* BEGIN *

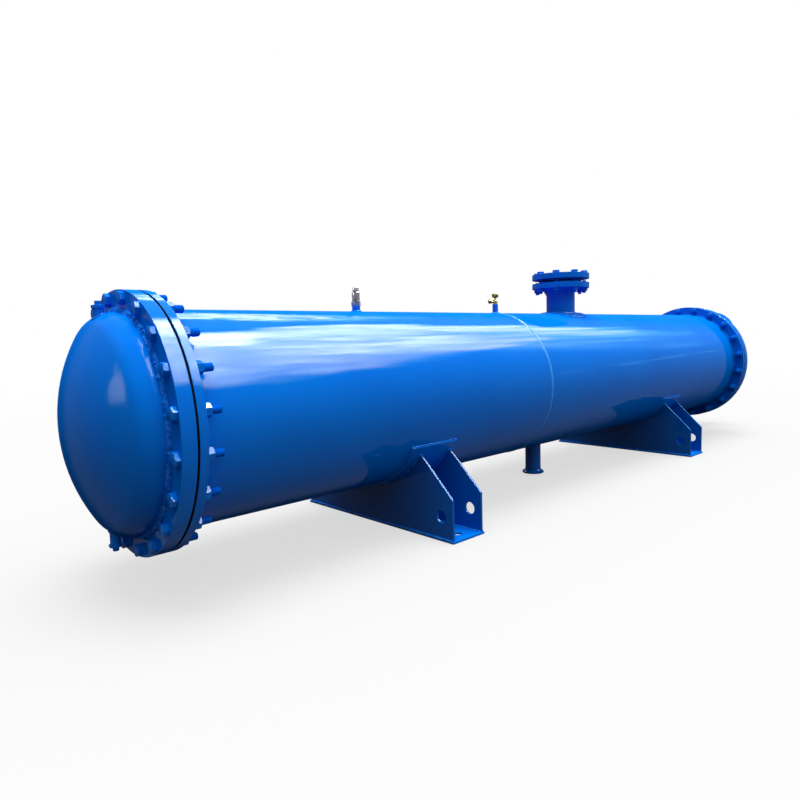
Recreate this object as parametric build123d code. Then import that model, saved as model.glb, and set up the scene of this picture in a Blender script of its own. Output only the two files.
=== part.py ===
from build123d import *
import math
import os

# Shell and tube exchanger on two saddles: a shell between two bolted tube sheets, a dished
# return head at the low X end and a dished channel head with two water nozzles at the high X end.
# X runs along the shell, Z is up from the floor, and X = 0 lies midway between the saddles.

# Shell
shell_od = 516.0
shell_wall = 8.0
axis_height = 384.0
near_course_length = 1258.0
weld_width = 12.0
weld_cap_height = 2.0

# Tube sheets, their gaskets and the bolted head flanges
tube_length = 3000.0
bundle_offset = -21.0
flange_overhang = 42.0
flange_edge = 1.0
tube_sheet_thickness = 20.0
gasket_thickness = 3.0
gasket_inset = 3.0
return_flange_thickness = 33.0
channel_flange_thickness = 39.0
bolt_edge_distance = 17.5
bolt_count = 20
bolt_size = 18.0
bolt_hole = 20.0
bolt_length = 95.0
bolt_head_height = 11.5
bolt_nut_height = 15.0
bolt_across_flats = 27.0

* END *

(PROBLEM TO SOLVE): Write out the data exactly as it stands.

(SOLUTION):
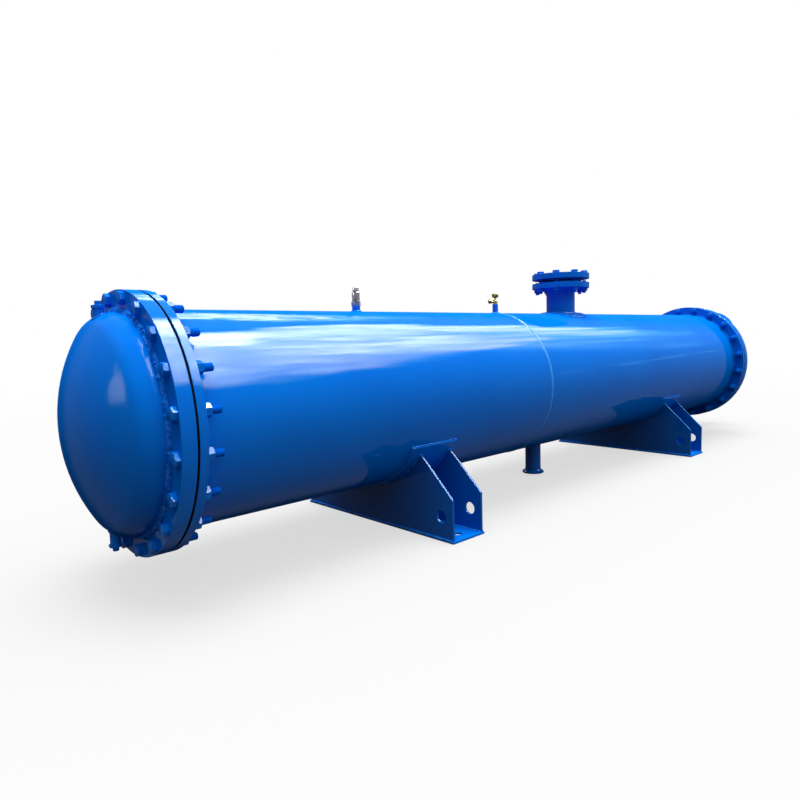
Recreate this object as parametric build123d code. Then import that model, saved as model.glb, and set up the scene of this picture in a Blender script of its own. Output only the two files.
=== part.py ===
from build123d import *
import math
import os

# Shell and tube exchanger on two saddles: a shell between two bolted tube sheets, a dished
# return head at the low X end and a dished channel head with two water nozzles at the high X end.
# X runs along the shell, Z is up from the floor, and X = 0 lies midway between the saddles.

# Shell
shell_od = 516.0
shell_wall = 8.0
axis_height = 384.0
near_course_length = 1258.0
weld_width = 12.0
weld_cap_height = 2.0

# Tube sheets, their gaskets and the bolted head flanges
tube_length = 3000.0
bundle_offset = -21.0
flange_overhang = 42.0
flange_edge = 1.0
tube_sheet_thickness = 20.0
gasket_thickness = 3.0
gasket_inset = 3.0
return_flange_thickness = 33.0
channel_flange_thickness = 39.0
bolt_edge_distance = 17.5
bolt_count = 20
bolt_size = 18.0
bolt_hole = 20.0
bolt_length = 95.0
bolt_head_height = 11.5
bolt_nut_height = 15.0
bolt_across_flats = 27.0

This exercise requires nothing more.